Dataset section:
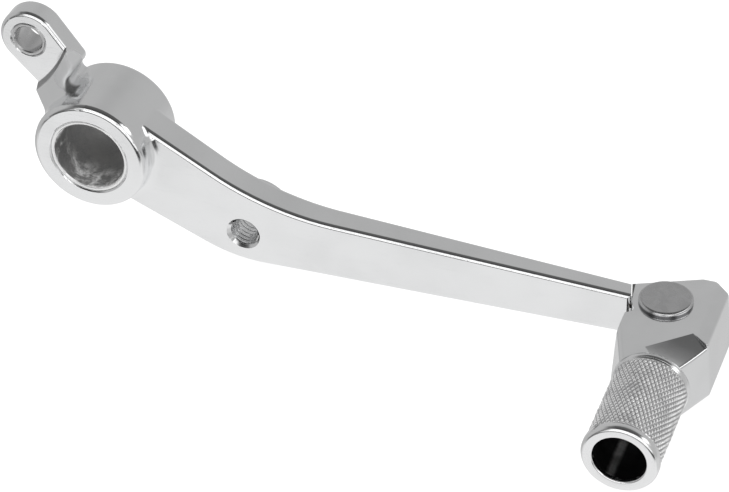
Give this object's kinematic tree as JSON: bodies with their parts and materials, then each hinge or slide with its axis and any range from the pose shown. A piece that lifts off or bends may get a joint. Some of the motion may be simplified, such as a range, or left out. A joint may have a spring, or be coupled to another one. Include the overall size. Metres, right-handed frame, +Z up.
{
  "type": "gear shift lever",
  "caption": "Polished motorcycle gear shift lever with a bushed pivot hub, a linkage ear and a sprung, folding, knurled toe peg.",
  "frame": {"origin": "middle of the pivot bore, on its axis", "axes": "+Y along the pivot axis away from the toe peg (towards the engine), +X from the pivot towards the toe, +Z up, square to both"},
  "size_m": [0.1822, 0.0656, 0.0622],
  "materials": {
    "polished_aluminium": "mirror polished with light handling marks",
    "knurled_aluminium": "bright, diamond knurled",
    "satin_steel": "fine turned satin",
    "worn_bush_steel": "dull sintered bore with smeared grease marks",
    "bright_bush_steel": "bright turned",
    "bronze": "plain machined",
    "black_oxide_steel": "black oxide, slightly oily",
    "zinc_steel": "clear zinc plate",
    "spring_steel": "drawn wire, light oil"
  },
  "bodies": {
    "lever": {"lever_arm": "polished_aluminium", "pivot_bush": "worn_bush_steel", "linkage_bush": "bright_bush_steel", "hinge_bush": "bronze", "fold_spring": "spring_steel"},
    "toe": {"toe_block": "polished_aluminium", "toe_peg": "knurled_aluminium", "peg_screw": "black_oxide_steel", "peg_washer": "black_oxide_steel", "hinge_pin": "satin_steel", "pin_washer": "zinc_steel", "pin_clip": "black_oxide_steel", "upper_thrust_washer": "bronze", "lower_thrust_washer": "bronze"}
  },
  "joints": [
    {"name": "toe_fold", "type": "hinge", "parent": "lever", "child": "toe", "pos_m": [0.14127, -0.00413, -0.0214], "axis": [0, 0, -1], "range_deg": [0, 35], "stiffness_Nm_per_rad": 0.15, "springref_deg": -20.05, "deforming": ["fold_spring"]}
  ]
}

Directive:
Reproduce each line verbatim.

Response for this exercise:
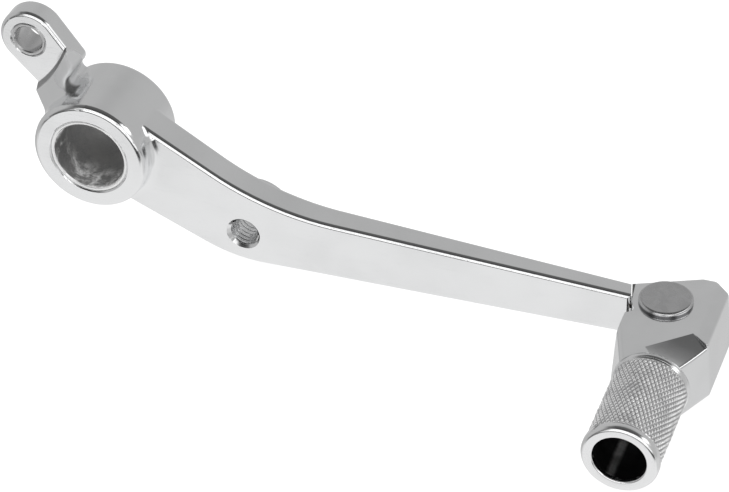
Give this object's kinematic tree as JSON: bodies with their parts and materials, then each hinge or slide with its axis and any range from the pose shown. A piece that lifts off or bends may get a joint. Some of the motion may be simplified, such as a range, or left out. A joint may have a spring, or be coupled to another one. Include the overall size. Metres, right-handed frame, +Z up.
{
  "type": "gear shift lever",
  "caption": "Polished motorcycle gear shift lever with a bushed pivot hub, a linkage ear and a sprung, folding, knurled toe peg.",
  "frame": {"origin": "middle of the pivot bore, on its axis", "axes": "+Y along the pivot axis away from the toe peg (towards the engine), +X from the pivot towards the toe, +Z up, square to both"},
  "size_m": [0.1822, 0.0656, 0.0622],
  "materials": {
    "polished_aluminium": "mirror polished with light handling marks",
    "knurled_aluminium": "bright, diamond knurled",
    "satin_steel": "fine turned satin",
    "worn_bush_steel": "dull sintered bore with smeared grease marks",
    "bright_bush_steel": "bright turned",
    "bronze": "plain machined",
    "black_oxide_steel": "black oxide, slightly oily",
    "zinc_steel": "clear zinc plate",
    "spring_steel": "drawn wire, light oil"
  },
  "bodies": {
    "lever": {"lever_arm": "polished_aluminium", "pivot_bush": "worn_bush_steel", "linkage_bush": "bright_bush_steel", "hinge_bush": "bronze", "fold_spring": "spring_steel"},
    "toe": {"toe_block": "polished_aluminium", "toe_peg": "knurled_aluminium", "peg_screw": "black_oxide_steel", "peg_washer": "black_oxide_steel", "hinge_pin": "satin_steel", "pin_washer": "zinc_steel", "pin_clip": "black_oxide_steel", "upper_thrust_washer": "bronze", "lower_thrust_washer": "bronze"}
  },
  "joints": [
    {"name": "toe_fold", "type": "hinge", "parent": "lever", "child": "toe", "pos_m": [0.14127, -0.00413, -0.0214], "axis": [0, 0, -1], "range_deg": [0, 35], "stiffness_Nm_per_rad": 0.15, "springref_deg": -20.05, "deforming": ["fold_spring"]}
  ]
}